▶ **To be done**: Quote verbatim everything from the line containing "zip(*points))), Vector(map(max, zip(*points)))" down to the line containing "obj.matrix_parent_inverse = Matrix.Identity(4)", with both of those lines included and no others.

▶ **Information provided**:
▼▼▼

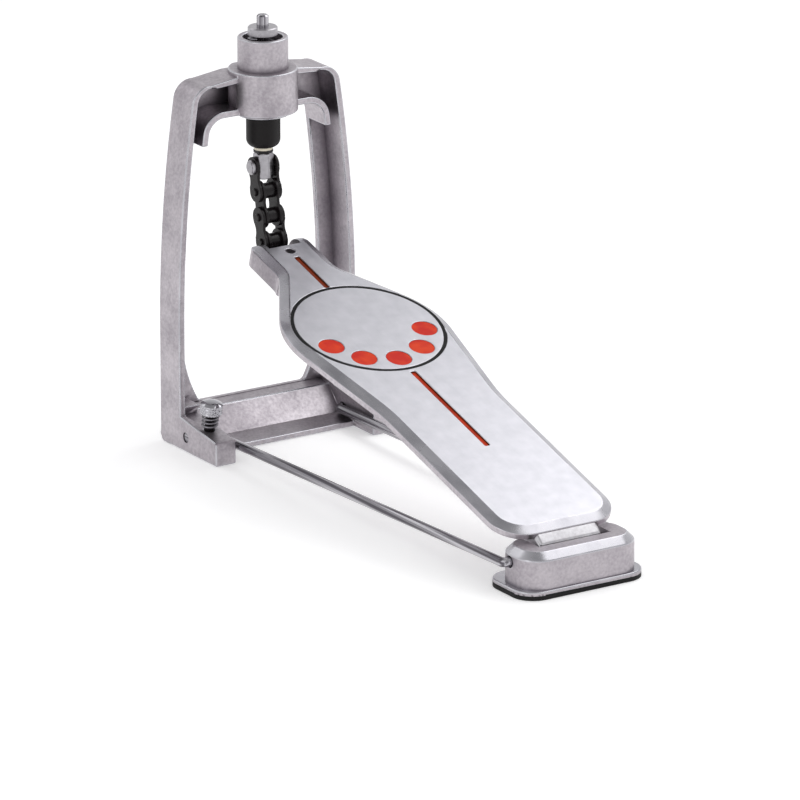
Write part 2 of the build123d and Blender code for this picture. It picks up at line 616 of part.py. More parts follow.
# ---------------------------------------------------------------- clevis at the toe
def chain_clevis():
    ty, tz = TOE_PIN
    inner = INNER_PLATE_X + CHAIN_PLATE_T + CLEVIS_GAP
    outer = inner + CLEVIS_EAR_T
    top = -TOE_BLOCK_T + CLEVIS_PLATE_T
    tail = TOE_END_Y - CLEVIS_LENGTH
    plate = box((-outer + 0.05, outer - 0.05), (tail + 0.05, TOE_END_Y), (-TOE_BLOCK_T, top))
    side = polygon((TOE_END_Y - 9, top), (TOE_END_Y, top), (ty + CLEVIS_EAR_R * 0.8, tz + CLEVIS_EAR_R * 0.6),
                   (ty, tz - CLEVIS_EAR_R), (TOE_END_Y - 9, -TOE_BLOCK_T))
    side += Pos(ty, tz) * Circle(CLEVIS_EAR_R)
    ear = slab_x(side, inner, outer - 0.05)
    body = plate + both_sides(ear)
    body -= box((-inner, inner), (TOE_END_Y - CLEVIS_NOTCH, LOBE_END_Y), (-TOE_BLOCK_T - 6, top + 1))
    body -= rod_x(CHAIN_PIN_D / 2, -20, 20, ty, tz)
    body -= rod_z(SET_SCREW_HOLE_D / 2, -TOE_BLOCK_T - 1, top + 1, 0, SET_SCREW_Y)
    return BOARD_FRAME * body


def clevis_set_screw():
    body = rod_z(SET_SCREW_HOLE_D / 2, -TOE_BLOCK_T + 0.4, -2.2, 0, SET_SCREW_Y)
    body -= Pos(0, SET_SCREW_Y, 0) * hex_prism(2.5, -4.4, -1)
    return BOARD_FRAME * body


def toe_pin():
    ty, tz = TOE_PIN
    half = INNER_PLATE_X + CHAIN_PLATE_T + CLEVIS_GAP + CLEVIS_EAR_T
    body = rod_x(CHAIN_PIN_D / 2, -half - 0.8, half + 0.8, ty, tz)
    return BOARD_FRAME * body


# ---------------------------------------------------------------- chain
def link_plate(height, x0, pin_a, pin_b, bore):
    """One waisted link plate between two pins, from x0 outwards."""
    r = height / 2
    mid = ((pin_a[0] + pin_b[0]) / 2, (pin_a[1] + pin_b[1]) / 2)
    length = hypot(pin_b[0] - pin_a[0], pin_b[1] - pin_a[1])
    lean = degrees(atan2(pin_b[1] - pin_a[1], pin_b[0] - pin_a[0]))
    waist = r * CHAIN_WAIST
    bite_r = (length / 2) ** 2 / (2 * (r - waist)) * 0.5
    face = Rectangle(length, 2 * r * 0.96)
    for s in (-1, 1):
        face += Pos(s * length / 2, 0) * Circle(r)
        face -= Pos(0, s * (waist + bite_r)) * Circle(bite_r)
    for s in (-1, 1):
        face -= Pos(s * length / 2, 0) * Circle(bore / 2)
    face = Pos(*mid) * Rot(0, 0, lean) * face
    return slab_x(face, x0, x0 + CHAIN_PLATE_T)


def link_plates(index):
    """Both plates of a link; even links are outer links, odd ones are inner links."""
    outer = index % 2 == 0
    a, b = PINS[index], PINS[index + 1]
    if outer:
        plate = link_plate(OUTER_PLATE_H, OUTER_PLATE_X, a, b, CHAIN_PIN_D)
    else:
        plate = link_plate(INNER_PLATE_H, INNER_PLATE_X, a, b, CHAIN_BUSH_D)
    return Compound([plate, mirrored(plate)])


def link_bushes(index):
    bushes = []
    half = INNER_PLATE_X + CHAIN_PLATE_T
    for k in (index, index + 1):
        y, z = PINS[k]
        gap = OPEN_PIVOT_GAP if k == len(PINS) - 1 else CHAIN_FIT
        bush = rod_x(CHAIN_BUSH_D / 2, -half, half, y, z)
        bushes.append(bush - rod_x(CHAIN_PIN_D / 2 + gap, -half - 1, half + 1, y, z))
    return Compound(bushes)


def chain_pin(k):
    y, z = PINS[k]
    pin = rod_x(CHAIN_PIN_D / 2, -CHAIN_PIN_HALF, CHAIN_PIN_HALF, y, z)
    return chamfer(pin.edges().filter_by(GeomType.CIRCLE), 0.4)


def chain_roller(k):
    y, z = PINS[k]
    roller = rod_x(ROLLER_D / 2, -ROLLER_HALF, ROLLER_HALF, y, z)
    return roller - rod_x(CHAIN_BUSH_D / 2 + CHAIN_FIT, -ROLLER_HALF - 1, ROLLER_HALF + 1, y, z)


# ---------------------------------------------------------------- pull rod
def pull_rod():
    body = rod_z(ROD_MAIN_D / 2, COUPLING_TOP_Z, ROD_TOP_Z)
    top = body.edges().filter_by(GeomType.CIRCLE).sort_by(Axis.Z)[-1]
    body = chamfer(top, 0.7)
    return body + rod_z(2.2, TOP_PIN_Z + 3.5, COUPLING_TOP_Z + 1)


def rod_coupling():
    body = hex_prism(COUPLING_AF, TOP_PIN_Z - COUPLING_BOTTOM, COUPLING_TOP_Z)
    dome = Pos(0, 0, TOP_PIN_Z - COUPLING_BOTTOM - 0.3) * extrude(
        Circle(COUPLING_AF * 0.56), amount=COUPLING_BOTTOM + COUPLING_TOP + 0.3)
    ends = dome.edges().filter_by(GeomType.CIRCLE)
    body &= chamfer(ends, 0.9)
    body -= rod_x(CHAIN_PIN_D / 2, -9, 9, 0, TOP_PIN_Z)
    return body - rod_z(2.2, TOP_PIN_Z + 3.5, COUPLING_TOP_Z + 1)


def coupling_pin():
    """Clevis pin with a button head on the left."""
    head_x = OUTER_PLATE_X + CHAIN_PLATE_T + 0.1
    pin = rod_x(CHAIN_PIN_D / 2, -head_x, CHAIN_PIN_HALF + 0.6, 0, TOP_PIN_Z)
    head = rod_x(BUTTON_D / 2, -head_x - BUTTON_H, -head_x, 0, TOP_PIN_Z)
    edge = head.edges().filter_by(GeomType.CIRCLE).sort_by(Axis.X)[0]
    return pin + fillet(edge, 1.3)


def coupling_pin_clip():
    x = OUTER_PLATE_X + CHAIN_PLATE_T + 0.1
    ring = rod_x(3.4, x, x + 0.7, 0, TOP_PIN_Z)
    return ring - rod_x(CHAIN_PIN_D / 2, x - 1, x + 2, 0, TOP_PIN_Z)


def ring_on_rod(diameter, z0, z1):
    return rod_z(diameter / 2, z0, z1) - rod_z(ROD_MAIN_D / 2, z0 - 1, z1 + 1)


def lock_nut():
    return hex_prism(LOCK_NUT_AF, COUPLING_TOP_Z, COUPLING_TOP_Z + LOCK_NUT_T) \
        - rod_z(ROD_MAIN_D / 2, COUPLING_TOP_Z - 1, COUPLING_TOP_Z + LOCK_NUT_T + 1)


def rod_washer():
    z0 = COUPLING_TOP_Z + LOCK_NUT_T
    return ring_on_rod(WASHER_D, z0, z0 + WASHER_T)


def rod_bumper():
    body = rod_z(BUMPER_D / 2, BUMPER_BOTTOM_Z, HUB_BOTTOM_Z - BUMPER_GAP)
    low = body.edges().filter_by(GeomType.CIRCLE).sort_by(Axis.Z)[0]
    body = fillet(low, BUMPER_LIP)
    high = body.edges().filter_by(GeomType.CIRCLE).sort_by(Axis.Z)[-1]
    body = fillet(high, 1.0)
    return body - rod_z(ROD_MAIN_D / 2, BUMPER_BOTTOM_Z - 1, HUB_BOTTOM_Z + 1)


def spring_nut():
    nut = ring_on_rod(SPRING_NUT_D, SPRING_TOP_Z, SPRING_TOP_Z + SPRING_NUT_T)
    rims = nut.edges().filter_by(GeomType.CIRCLE).filter_by(lambda e: e.radius > SPRING_NUT_D / 2 - 0.1)
    return chamfer(rims, 0.5)


def guide_bush():
    body = rod_z(GUIDE_BUSH_D / 2, HUB_BOTTOM_Z, CAVITY_FLOOR_Z)
    body += rod_z(GUIDE_FLANGE_D / 2, CAVITY_FLOOR_Z, SPRING_SEAT_Z)
    return body - rod_z(ROD_MAIN_D / 2 + GUIDE_FIT, HUB_BOTTOM_Z - 1, SPRING_SEAT_Z + 1)


def return_spring():
    radius = (RETURN_SPRING_D - RETURN_SPRING_WIRE) / 2
    return coil(radius, RETURN_SPRING_WIRE, RETURN_SPRING_LENGTH - 0.1, RETURN_SPRING_TURNS, SPRING_SEAT_Z + 0.05)


# ---------------------------------------------------------------- the assembly
def nodes():
    """Every sub-part by name."""
    made = {
        "frame_casting": frame_casting(),
        "guide_bush": guide_bush(),
        "return_spring": return_spring(),
        "heel_casting": heel_casting(),
        "heel_rubber_pad": heel_rubber_pad(),
        "heel_pad_screws": heel_pad_screws(),
        "heel_hinge_pin": heel_hinge_pin(),
        "heel_spacers": heel_spacers(),
        "footboard": footboard(),
        "ring_inlay": ring_inlay(),
        "dot_inlays": dot_inlays(),
        "stripe_inlays": stripe_inlays(),
        "hinge_lug": hinge_lug(),
        "hinge_lug_screws": hinge_lug_screws(),
        "hinge_bushes": hinge_bushes(),
        "chain_clevis": chain_clevis(),
        "clevis_set_screw": clevis_set_screw(),
        "toe_pin": toe_pin(),
        "pull_rod": pull_rod(),
        "rod_coupling": rod_coupling(),
        "coupling_pin": coupling_pin(),
        "coupling_pin_clip": coupling_pin_clip(),
        "lock_nut": lock_nut(),
        "rod_washer": rod_washer(),
        "rod_bumper": rod_bumper(),
        "spring_nut": spring_nut(),
    }
    for name, side in (("left", -1), ("right", 1)):
        made[f"radius_rod_{name}"] = radius_rod(side)
        made[f"spur_screw_{name}"] = spur_screw(side)
        made[f"spur_spring_{name}"] = spur_spring(side)
    for index in range(len(LINK_LEAN)):
        made[f"chain_link_{index + 1}_plates"] = link_plates(index)
    for index in (1, 3):
        made[f"chain_link_{index + 1}_bushes"] = link_bushes(index)
    made["chain_link_1_pin"] = chain_pin(1)
    made["chain_link_3_pins"] = Compound([chain_pin(2), chain_pin(3)])
    for k in range(1, len(PINS)):
        made[f"chain_roller_{k}"] = chain_roller(k)
    return made


def main():
    os.makedirs("parts", exist_ok=True)
    for name, shape in nodes().items():
        export_step(shape, f"parts/{name}.step")


if __name__ == "__main__":
    main()
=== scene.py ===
import json
from math import cos, pi, radians, sin

import bmesh
import bpy
from mathutils import Matrix, Vector
from mathutils.bvhtree import BVHTree


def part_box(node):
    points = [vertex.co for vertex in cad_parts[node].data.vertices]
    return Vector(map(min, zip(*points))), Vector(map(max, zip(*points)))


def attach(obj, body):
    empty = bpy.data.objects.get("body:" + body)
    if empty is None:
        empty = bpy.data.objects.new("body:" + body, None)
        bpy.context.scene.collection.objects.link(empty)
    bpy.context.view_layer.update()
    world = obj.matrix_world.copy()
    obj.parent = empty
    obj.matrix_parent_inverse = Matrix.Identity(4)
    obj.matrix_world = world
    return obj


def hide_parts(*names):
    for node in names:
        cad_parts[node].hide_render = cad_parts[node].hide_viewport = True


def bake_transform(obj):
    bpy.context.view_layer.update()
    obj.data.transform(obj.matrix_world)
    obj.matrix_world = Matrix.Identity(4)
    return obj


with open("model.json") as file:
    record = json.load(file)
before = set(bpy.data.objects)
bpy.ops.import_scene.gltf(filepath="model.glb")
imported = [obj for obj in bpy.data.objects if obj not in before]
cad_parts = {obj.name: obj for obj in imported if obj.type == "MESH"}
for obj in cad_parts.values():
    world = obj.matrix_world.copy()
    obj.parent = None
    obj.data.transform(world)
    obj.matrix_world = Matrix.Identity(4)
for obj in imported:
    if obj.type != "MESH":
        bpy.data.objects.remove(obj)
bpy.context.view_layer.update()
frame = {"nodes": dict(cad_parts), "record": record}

MM = 0.001
NODES = frame["nodes"]
BODY_OF = {name: body for body, names in frame["record"]["behaviour"]["bodies"].items()
           for name in names}


# ------------------------------------------------------------------ node helpers
def colour(hex_value):
    """A linear RGBA colour from an sRGB hex value."""
    parts = [int(hex_value[i:i + 2], 16) / 255 for i in (0, 2, 4)]
    return (*[p / 12.92 if p <= 0.04045 else ((p + 0.055) / 1.055) ** 2.4 for p in parts], 1.0)


def grey(value):
    """A linear grey, for a ramp that gives a plain number."""
    return (value, value, value, 1.0)


def finish(name, tint, metallic=0.0, roughness=0.5, **sockets):
    """A new material with its shader's inputs set; an underscore stands for a space."""
    material = bpy.data.materials.new(name)
    material.use_nodes = True
    shader = material.node_tree.nodes["Principled BSDF"]
    shader.inputs["Base Color"].default_value = colour(tint)
    shader.inputs["Metallic"].default_value = metallic
    shader.inputs["Roughness"].default_value = roughness
    for socket, value in sockets.items():
        shader.inputs[socket.replace("_", " ")].default_value = value
    return material


def node(owner, kind, links=None, out=0, stops=(), **settings):
    """Add one node to a material or world, with its settings, its inputs set or linked, and
    the stops of a ramp. Returns one of its outputs."""
    made = owner.node_tree.nodes.new(kind)
    for key, value in settings.items():
        setattr(made, key, value)
    for socket, value in (links or {}).items():
        if isinstance(value, bpy.types.NodeSocket):
            owner.node_tree.links.new(value, made.inputs[socket])
        else:
            made.inputs[socket].default_value = value
    if stops:
        elements = made.color_ramp.elements
        while len(elements) < len(stops):
            elements.new(0.5)
        for element, (position, tint) in zip(elements, stops):
            element.position = position
            element.color = tint if isinstance(tint, tuple) else colour(tint)
    return made.outputs[out]


def drive(material, **outputs):
    """Link outputs to the material's shader; an underscore stands for a space."""
    shader = material.node_tree.nodes["Principled BSDF"]
    for socket, output in outputs.items():
        material.node_tree.links.new(output, shader.inputs[socket.replace("_", " ")])


def coordinates(material, scale=(1, 1, 1), turn=(0, 0, 0)):
    """Object coordinates, turned and then scaled."""
    plain = node(material, "ShaderNodeTexCoord", out="Object")
    turned = node(material, "ShaderNodeMapping", {"Vector": plain, "Rotation": turn})
    return node(material, "ShaderNodeMapping", {"Vector": turned, "Scale": scale})


# ------------------------------------------------------------------ camera, floor, light
AZIMUTH = radians(-32.8)
ELEVATION = radians(18.0)
SIGHT_RIGHT = Vector((cos(AZIMUTH), sin(AZIMUTH), 0))
SIGHT_UP = Vector((-sin(AZIMUTH) * sin(ELEVATION), cos(AZIMUTH) * sin(ELEVATION), cos(ELEVATION)))
SIGHT_BACK = Vector((sin(AZIMUTH) * cos(ELEVATION), -cos(AZIMUTH) * cos(ELEVATION),
                     sin(ELEVATION)))
DISTANCE = 4.0                          # far off with a long lens, so nearly parallel
LENS = 356.4                            # mm
SENSOR = 36.0                           # mm
AIM_RIGHT, AIM_UP = 0.06825, 0.01488    # the middle of the view, seen from the origin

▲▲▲

▶ **Solution**:
    return Vector(map(min, zip(*points))), Vector(map(max, zip(*points)))


def attach(obj, body):
    empty = bpy.data.objects.get("body:" + body)
    if empty is None:
        empty = bpy.data.objects.new("body:" + body, None)
        bpy.context.scene.collection.objects.link(empty)
    bpy.context.view_layer.update()
    world = obj.matrix_world.copy()
    obj.parent = empty
    obj.matrix_parent_inverse = Matrix.Identity(4)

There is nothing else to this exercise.